The British coffee market can be segmented by the ways of consumption: in-home consumption (e.g. supermarkets) and out-of-home consumption (e.g. coffee shops), where there has already been spent around £1 billion on hot drinks with coffee representing 68% of the sales.
Coffee shops in the UK are increasing at a fast pace, reaching more than 20,000 outlets in 2015. Costa, Starbucks, and Caffè Nero are the main leading coffee shop chains controlling more than half of the total market.
The UK’s Coffee Consumption
The UK coffee market is the fifth largest coffee consumer market in Europe. As a matter of fact, the coffee consumption in Britain stood at a total of 216,000 tons in 2015. This represents 9% of Europe’s total green coffee consumption from that year.

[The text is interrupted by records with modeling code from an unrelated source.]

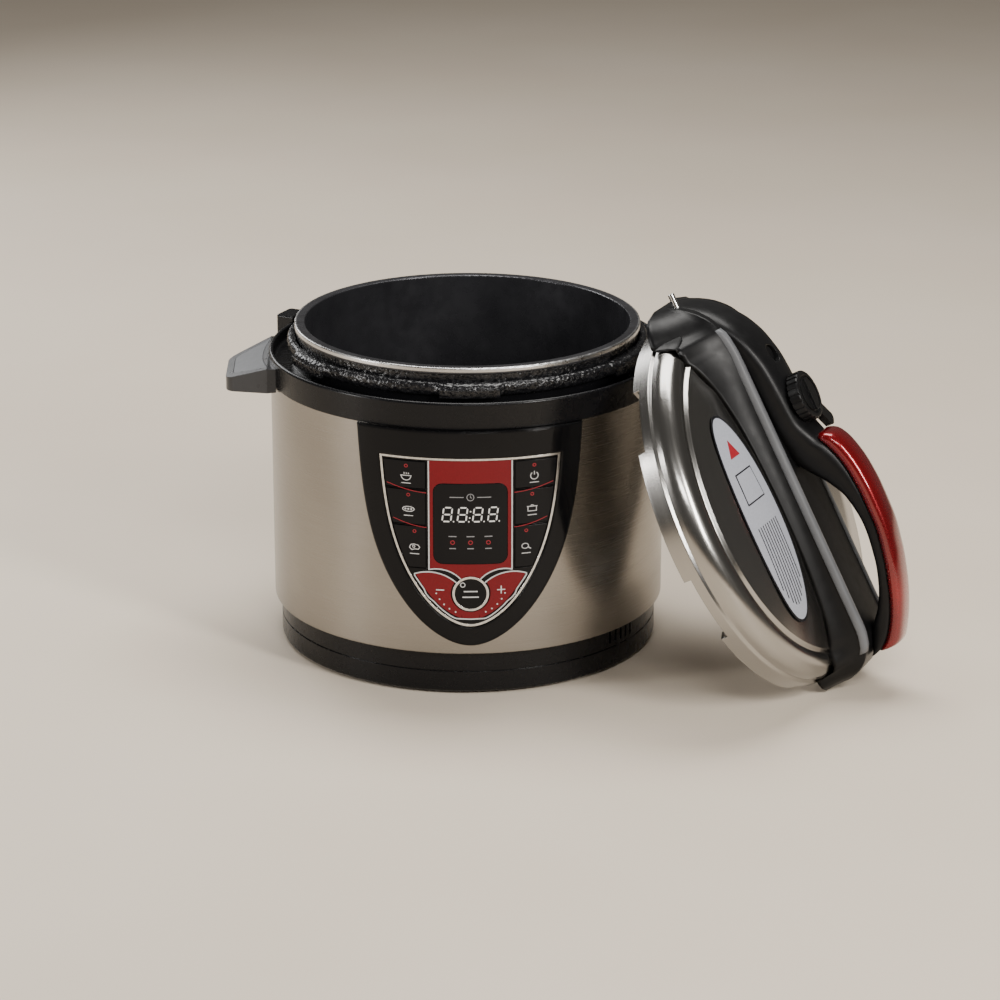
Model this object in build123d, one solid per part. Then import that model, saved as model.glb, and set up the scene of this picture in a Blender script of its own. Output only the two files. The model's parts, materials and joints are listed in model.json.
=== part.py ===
from build123d import *
import os
from math import cos, radians, sin, sqrt

os.makedirs("parts", exist_ok=True)

# Electric pressure cooker with a bayonet lid.
# +Z is up, the control panel faces -Y, and the origin is on the cooker's
# vertical axis at table level. The lid is off: it stands on its edge beside
# the base and leans towards it. All sizes are millimetres.

# ---- Driving dimensions: the base ------------------------------------------
shell_r = 135.0            # outside of the steel body wrap
shell_wall = 0.8
shell_lower_z = 31.0       # lower edge of the steel wrap
shell_h = 157.0
base_step = 4.5            # how far the plastic base stands in from the steel
base_wall = 3.0
foot_h = 2.0
foot_r = 11.0
collar_h = 18.0            # collar lip above the steel wrap
collar_overhang = 1.0
collar_wall = 3.0
trough_depth = 8.0         # condensate trough below the collar lip
handle_reach = 29.0        # side handle beyond the collar
handle_root_w = 80.0
handle_tip_w = 48.0
handle_wall = 3.0
bay_teeth = 6
bay_pot_tooth_deg = 18.0
bay_lid_tooth_deg = 39.0
fit_gap = 0.3              # clearance between pieces that lift or slide apart

# ---- Driving dimensions: pots and heater -----------------------------------
neck_r = 117.0             # outside of the outer pot
outer_pot_wall = 1.8
outer_pot_floor_z = 42.0
neck_h = 32.0              # outer pot's neck above the steel wrap
flange_t = 5.5
flange_reach = 10.0
inner_pot_wall = 1.3
inner_pot_rim_w = 7.0
inner_pot_rim_t = 2.0
inner_pot_corner_r = 12.0
pot_side_gap = 2.7
heater_side_gap = 15.2       # heating plate's edge to the outer pot's wall
heater_t = 12.0
heater_standoff = 8.0
sensor_r = 9.0

# ---- Driving dimensions: control panel -------------------------------------
panel_top_half_w = 74.0
panel_h = 149.0            # bezel height below the steel wrap's top
bezel_t = 4.6              # bezel beyond the steel wrap
bezel_border = 13.0
face_t = 1.2
face_top_drop = 18.5       # top of the key field below the steel wrap's top
column_side = 2.9          # red column on each side of the display window
window_w = 49.0
window_h = 56.0
key_travel = 0.8
key_gap = 0.5
select_r = 10.5
select_ring_w = 1.6
adjust_border = 4.5        # minus and plus keys inside the bezel's border
adjust_arc_r = 25.75       # arched tops of the minus and plus keys

# ---- Driving dimensions: the lid -------------------------------------------
lid_r = 131.0
lid_wall = 1.2
lid_notch_h = 5.0
lid_skirt_h = 11.5
lid_band_r = 129.2
lid_shoulder_h = 28.5
lid_shoulder_r = 115.0
lid_dome_h = 42.0
lid_tooth_t = 2.5
lid_tooth_reach = 7.0
cover_h = 54.0             # flat top of the cover above the lid's rim plane
cover_wall = 2.5
cover_top_half_w = 24.0
cover_foot_half_w = 31.0
cover_end_half_w = 44.0
cover_front_u = -143.0     # end of the cover at the valve side
cover_back_u = 141.0       # end of the cover at the grip side
ridge_half_w = 18.0
ridge_h = 71.0
arch_half_w = 11.0
grip_half_w = 12.5
knob_u = -51.0
knob_r = 17.0
knob_h = 8.0
float_u = -85.5
float_r = 6.0
float_travel = 3.5

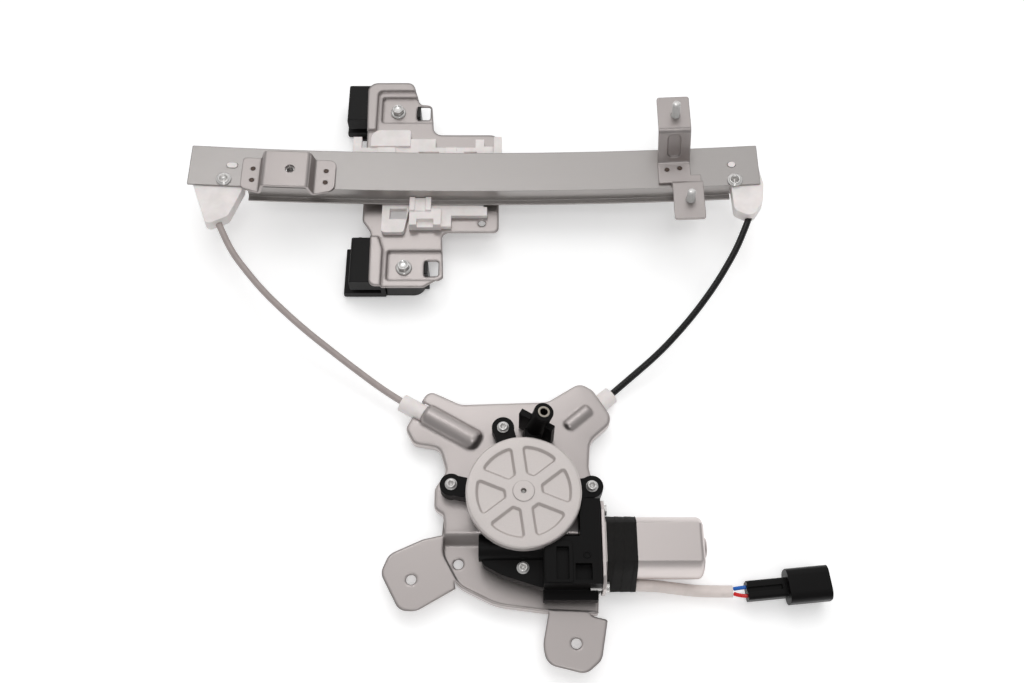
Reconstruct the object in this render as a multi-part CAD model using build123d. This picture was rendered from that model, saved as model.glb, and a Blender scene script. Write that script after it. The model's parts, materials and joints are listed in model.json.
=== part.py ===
from build123d import *
from math import atan2, cos, degrees, hypot, pi, radians, sin, sqrt, tan
import os

# Cable-drive window regulator: a bowed guide rail with a sliding glass carrier, two conduits,
# and a drum, worm gearbox and motor on a pressed mounting plate.
# Millimetres. +Z up. The origin is on the drum's axis, at the flat underside of the drum
# housing, on which the part rests. +X runs along the guide rail, +Y from the drum to the rail.

# ---------------------------------------------------------------- driving dimensions
# General
SHEET = 1.5              # steel sheet of the motor plate and the carrier plate
SEAT_GAP = 0.15          # between pieces that seat on each other
RUN_GAP = 0.3            # between pieces that slide past each other
BEARING_GAP = 0.05       # radial clearance of a running fit
BEND = 1.5               # inner radius of a bend in sheet
STUD_RADIUS = 3.0        # M6
HOLE_GAP = 0.3           # radial clearance of a screw or bolt in its hole

# Glass carrier and its two clamps, from the floor up
JAW_SHEET = 2.5          # back jaw
BACK_LEAF = 6.0          # back leaf of the glass grip
GLASS_SLOT = 5.0         # slot that takes the edge of the window glass
FRONT_LEAF = 9.5         # front leaf of the grip, up to the carrier plate
CARRIER_Z = JAW_SHEET + BACK_LEAF + GLASS_SLOT + FRONT_LEAF + SHEET    # upper side of the carrier plate
SLIDER_BASE = 4.2        # slider between carrier plate and rail
CARRIER_LEFT = -119.0    # left edge of the carrier plate under the rail
CARRIER_RIGHT = -17.5    # its right edge
UPPER_BOLT = (-97.0, 318.0)
LOWER_BOLT = (-86.8, 177.5)
UPPER_GRIP = (-41.0, -9.0)       # free end of the back leaf and lower side of each grip, from the bolt
LOWER_GRIP = (-45.0, -13.5)
GRIP_HIGH = 24.0         # upper side of a grip
GRIP_FRONT = -39.5       # free end of the front leaf
GRIP_END = -13.8         # closed end of the grip
GRIP_WEB = 3.2           # wall that joins the leaves
STEEL_EDGE = -24.5       # left edge of the carrier plate's wing, from the bolt
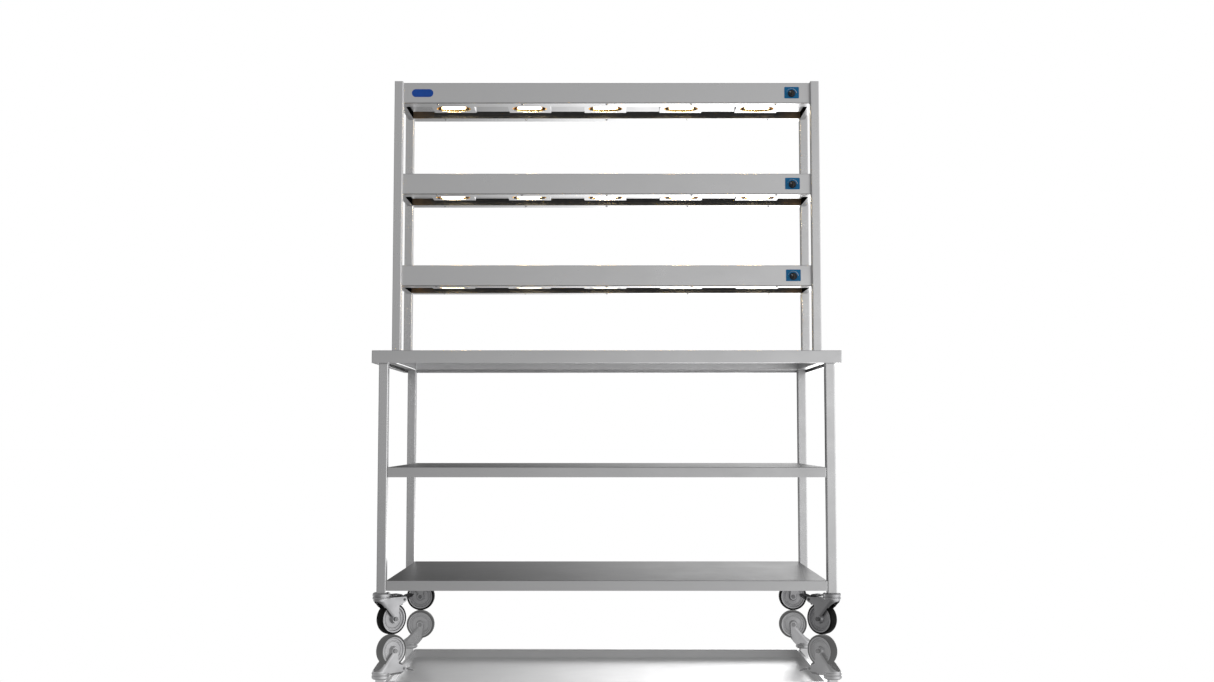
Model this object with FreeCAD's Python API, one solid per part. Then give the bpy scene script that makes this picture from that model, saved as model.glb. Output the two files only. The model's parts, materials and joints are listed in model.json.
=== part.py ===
import FreeCAD
import Part
import math
import os
from collections import namedtuple

from FreeCAD import Vector

# A mobile heated gantry in stainless steel: a worktop on box legs with two undershelves and four
# swivel castors, and over its rear half three folded tiers of quartz heat lamps on four box posts.
# Millimetres. X runs along the table, the front faces -Y, Z is up.
# The origin is on the floor, below the centre of the worktop.

# ---- driving dimensions -------------------------------------------------------------------------
WORKTOP_LENGTH = 1500.0
WORKTOP_DEPTH = 700.0
WORKTOP_HEIGHT = 904.0
WORKTOP_EDGE = 40.0
WORKTOP_LIP = 12.0
SHEET = 1.5
SHELF_SHEET = 1.2
BEND = 2.5

TUBE = 30.0
TUBE_WALL = 1.5
TUBE_CORNER = 3.0
LEG_INSET = 20.0
CASTOR_HEIGHT = 135.0

SHELF_EDGE = 32.0
SHELF_LIP = 10.0
MIDDLE_SHELF_TOP = 532.0
LOWER_SHELF_TOP = 174.0

GANTRY_DEPTH = 300.0
GANTRY_HEIGHT = 979.0
CAP_THICKNESS = 1.5
TIER_NAMES = ("bottom", "middle", "top")
TIER_CLEAR = 252.0
TIER_HEIGHT = 74.0
TIER_SETBACK = 20.0
TIER_END_INSET = 10.0
PAN_SHEET = 1.2
PAN_TRIM = 1.0
FRONT_BORDER = 50.0
REAR_BORDER = 50.0
POCKET_DEPTH = 26.0
FRONT_LIP = 26.0
REAR_LIP = 42.0
END_LIP = 12.0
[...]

There is, however, a difference within different age groups. Those who are 20 or younger only drink half a cup of coffee a day on average, while those aged between 20 and 37 (so-called millennials) drink 1.3 cups; Generation X (aged 38-52) consume 2.1 cups of coffee. It might come as a surprise that people aged above 53 consume the most cups of coffee, which stands on an average of 2.2 cups a day.
More coffee consumption doesn’t only mean higher turnover, but also more jobs. The UK’s coffee market has a significant and beneficial influence on the employment as well, creating more than 210,325 jobs. The number of people working in coffee-related jobs increased by nearly 10% between 2016 and 2017. Because of this growth, there is a strong demand in coffee capsules and coffee beans, resulting in more interest in actually renting a coffee machine.
The UK ranks in the top 5 of Europe’s consumer markets representing nearly ¾ of the total value of coffee consumption. Hence, coffee consumption is definitely soaring in 2019. The coffee industry is also having a positive impact on the UK's economy, given that the imports from green beans to the UK are rising.